- **Prompt**: Beginning with the first line below, please repeat the material exactly, ending with the line that includes "return prism([start +".

- **Source excerpt**:
* Begin *

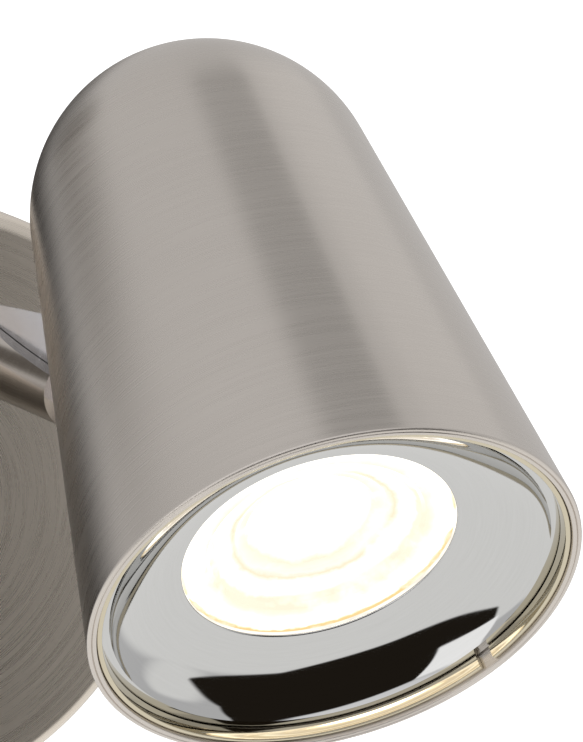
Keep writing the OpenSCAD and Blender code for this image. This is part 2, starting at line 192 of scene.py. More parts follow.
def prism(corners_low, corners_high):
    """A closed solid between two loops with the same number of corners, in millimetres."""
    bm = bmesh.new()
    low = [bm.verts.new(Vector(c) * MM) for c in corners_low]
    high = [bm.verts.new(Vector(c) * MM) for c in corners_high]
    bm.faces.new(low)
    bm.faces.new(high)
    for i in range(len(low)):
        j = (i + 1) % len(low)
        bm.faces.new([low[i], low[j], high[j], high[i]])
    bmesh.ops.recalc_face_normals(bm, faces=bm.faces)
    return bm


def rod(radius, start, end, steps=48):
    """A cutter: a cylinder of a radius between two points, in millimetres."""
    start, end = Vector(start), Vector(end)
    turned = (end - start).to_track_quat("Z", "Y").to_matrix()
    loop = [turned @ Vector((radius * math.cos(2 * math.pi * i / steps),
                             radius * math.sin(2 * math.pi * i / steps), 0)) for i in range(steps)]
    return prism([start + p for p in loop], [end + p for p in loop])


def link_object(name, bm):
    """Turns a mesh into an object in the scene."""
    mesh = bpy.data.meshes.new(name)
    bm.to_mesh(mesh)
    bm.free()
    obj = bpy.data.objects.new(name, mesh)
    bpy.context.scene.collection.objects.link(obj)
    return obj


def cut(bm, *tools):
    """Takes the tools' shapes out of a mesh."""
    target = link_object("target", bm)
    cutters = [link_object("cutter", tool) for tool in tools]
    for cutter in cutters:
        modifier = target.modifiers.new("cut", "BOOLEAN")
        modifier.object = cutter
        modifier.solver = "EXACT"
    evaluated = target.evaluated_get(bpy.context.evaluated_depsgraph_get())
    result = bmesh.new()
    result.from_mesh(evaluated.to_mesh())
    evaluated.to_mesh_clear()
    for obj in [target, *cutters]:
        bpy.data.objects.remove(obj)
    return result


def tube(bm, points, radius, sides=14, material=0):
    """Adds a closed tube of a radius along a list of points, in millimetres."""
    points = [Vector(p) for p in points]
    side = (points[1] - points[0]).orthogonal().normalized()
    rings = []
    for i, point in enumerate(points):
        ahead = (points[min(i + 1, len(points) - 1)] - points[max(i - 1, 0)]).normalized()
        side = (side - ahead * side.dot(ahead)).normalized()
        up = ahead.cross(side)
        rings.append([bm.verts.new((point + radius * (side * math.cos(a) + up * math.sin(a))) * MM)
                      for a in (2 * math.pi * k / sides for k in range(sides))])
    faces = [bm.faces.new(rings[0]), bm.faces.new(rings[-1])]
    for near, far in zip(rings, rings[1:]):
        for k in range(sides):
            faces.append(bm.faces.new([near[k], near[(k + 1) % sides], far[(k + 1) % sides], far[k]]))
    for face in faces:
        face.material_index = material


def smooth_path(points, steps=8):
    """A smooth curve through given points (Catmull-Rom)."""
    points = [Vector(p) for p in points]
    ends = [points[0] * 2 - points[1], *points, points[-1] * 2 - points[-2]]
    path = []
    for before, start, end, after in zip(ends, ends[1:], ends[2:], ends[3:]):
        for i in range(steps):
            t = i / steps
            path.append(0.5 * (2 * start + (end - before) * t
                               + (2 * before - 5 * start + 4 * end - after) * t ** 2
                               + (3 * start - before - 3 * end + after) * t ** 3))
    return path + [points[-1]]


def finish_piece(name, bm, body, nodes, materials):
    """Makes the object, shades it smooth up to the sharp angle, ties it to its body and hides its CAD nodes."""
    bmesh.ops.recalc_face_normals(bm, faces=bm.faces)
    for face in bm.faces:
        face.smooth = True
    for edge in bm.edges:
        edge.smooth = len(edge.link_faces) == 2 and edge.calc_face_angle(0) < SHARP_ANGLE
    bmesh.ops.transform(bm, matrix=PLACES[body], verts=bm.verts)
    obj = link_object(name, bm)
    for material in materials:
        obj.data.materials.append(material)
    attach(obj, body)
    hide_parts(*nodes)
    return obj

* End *

- **Correct output**:
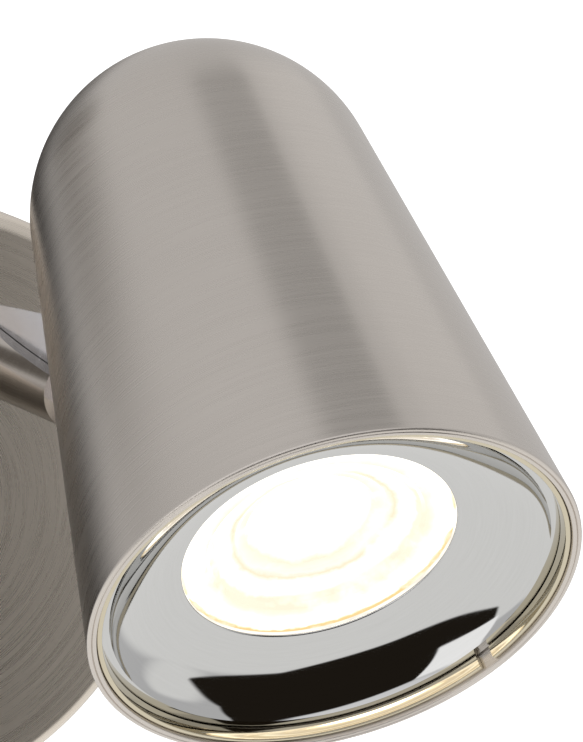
Keep writing the OpenSCAD and Blender code for this image. This is part 2, starting at line 192 of scene.py. More parts follow.
def prism(corners_low, corners_high):
    """A closed solid between two loops with the same number of corners, in millimetres."""
    bm = bmesh.new()
    low = [bm.verts.new(Vector(c) * MM) for c in corners_low]
    high = [bm.verts.new(Vector(c) * MM) for c in corners_high]
    bm.faces.new(low)
    bm.faces.new(high)
    for i in range(len(low)):
        j = (i + 1) % len(low)
        bm.faces.new([low[i], low[j], high[j], high[i]])
    bmesh.ops.recalc_face_normals(bm, faces=bm.faces)
    return bm


def rod(radius, start, end, steps=48):
    """A cutter: a cylinder of a radius between two points, in millimetres."""
    start, end = Vector(start), Vector(end)
    turned = (end - start).to_track_quat("Z", "Y").to_matrix()
    loop = [turned @ Vector((radius * math.cos(2 * math.pi * i / steps),
                             radius * math.sin(2 * math.pi * i / steps), 0)) for i in range(steps)]
    return prism([start + p for p in loop], [end + p for p in loop])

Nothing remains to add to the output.